Behavioral and oculomotor evidence for visual simulation of object movement

Abstract

We regularly interact with moving objects in our environment. Yet, little is known about how we extrapolate the future movements of visually perceived objects. One possibility is that movements are experienced by a mental visual simulation, allowing one to internally picture an object's upcoming motion trajectory, even as the object itself remains stationary. Here we examined this possibility by asking human participants to make judgments about the future position of a falling ball on an obstacle-filled display. We found that properties of the ball's trajectory were highly predictive of subjects' reaction times and accuracy on the task. We also found that the eye movements subjects made while attempting to ascertain where the ball might fall had significant spatiotemporal overlap with those made while actually perceiving the ball fall. These findings suggest that subjects simulated the ball's trajectory to inform their responses. Finally, we trained a convolutional neural network to see whether this problem could be solved by simple image analysis as opposed to the more intricate simulation strategy we propose. We found that while the network was able to solve our task, the model's output did not effectively or consistently predict human behavior. This implies that subjects employed a different strategy for solving our task, and bolsters the conclusion that they were engaging in visual simulation. The current study thus provides support for visual simulation of motion as a means of understanding complex visual scenes and paves the way for future investigations of this phenomenon at a neural level.

Figure 1

(A) An example the stimuli used. Subjects were shown a static display and asked to judge which catcher the ball would land in, were it to be dropped. (B) An outline of one complete trial.

Figure 2

(A) Examples of boards where the ball hit one, three, or five planks (ordered from left to right). The number of planks hit served as an indicator of simulation length, since it dictated both the length of the ball's trajectory, as well as the number of discrete events contained within it. (B) An example of a board where introducing some jitter to the position of the planks had a significant impact on the calculated outcome of the ball's trajectory. Boards like this were assigned high uncertainty scores. (C) An example of a board where this same jitter never changed the calculated outcome of the ball's trajectory. Boards like this were assigned low uncertainty scores. A demonstration of our jitter/uncertainty assignment method can be found in Supplementary Movie S1. (D) A schematic depicting our method for determining spatial overlap.
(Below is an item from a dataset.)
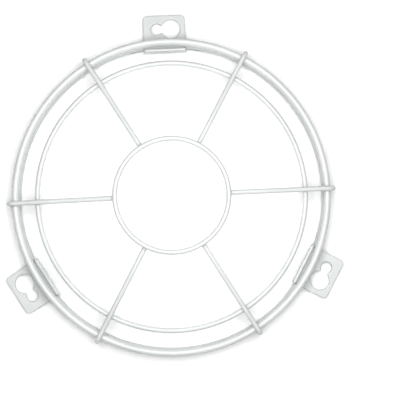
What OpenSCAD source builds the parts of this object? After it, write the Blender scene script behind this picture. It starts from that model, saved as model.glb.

A pre-response saccade trace (left) was overlaid with a post-response smooth pursuit trace (middle), and the intersection of the two was divided by the union (right). This allowed us to assess the degree of spatial similarity between saccades made while determining the ball's final location, and pursuit of the falling ball. (E) As a control, we repeated this same analysis with randomly shuffled, unrelated sets of eye movements to determine a chance level of spatial overlap. (F) A schematic depicting our method for determining temporal overlap. We used edit distance to calculate the sequence similarity between the ordered list of planks hit by the ball and the ordered list of planks looked at by the subjects. (G) As a control, we randomly shuffled the order of the saccades (as indicated by the dotted arrows) to generate a new plank viewing sequence that had no cohesive temporal progression. We then repeated the edit distance calculation with this string to determine a chance level of temporal overlap.

Figure 3

(A) Across subjects average normalized reaction time and accuracy as a function of the simulation length value assigned to every board. Each black point represents one board from the set of 200 boards that was shown to all subjects. The gray shaded regions represent the 1st–3rd quartile of each distribution. (B) Across subjects average normalized reaction time and accuracy as a function of the simulation-based uncertainty value assigned to every board. In both (A) and (B), the solid line represents the slope of the linear regression, and the dotted lines represent the 95% confidence interval (CI) for the slope of the regression line. The red bars in the accuracy sections of both graphs represent the standard error of the across-subject means for the boards falling in each category/bin. (C) A histogram showing the slopes of the regression in (A) when carried out with each individual subject's data instead of sample wide averages. (D) A histogram showing the slopes of the regression in (B) when carried out with each individual subject's data instead of sample wide averages.

Figure 4

(A) A breakdown of each subject's chance intersection values versus their actual intersection value. Box plots represent a distribution of twenty chance intersection values generated by shuffling (whiskers span maximum to minimum), and blue points represent actual mean intersection values. (B) Pairwise comparisons of chance versus actual intersection values for each subject. Black points represent the average of each box plot in (A). (C) and (D) Same as (A) and (B), but for edit distance instead of intersection. (E) and (F) Pairwise comparisons of intersection and edit distance values on trials that subjects got correct versus incorrect.

Figure 5

(A) Subjects' accuracy on this task versus the CNN model's accuracy. (B) Across subjects average normalized reaction time and accuracy for each board as a function of the CNN-based uncertainty value assigned to that board. The dotted lines represent the 95% CI for the slope of the regression line. (C) A histogram showing the slopes of the regression of reaction time onto CNN uncertainty (as shown in 5B) and simulation uncertainty (as shown in 3B) when carried out with each individual subject's data instead of sample wide averages. (D) A histogram showing the same comparison as in (C), but with the R² values for each model.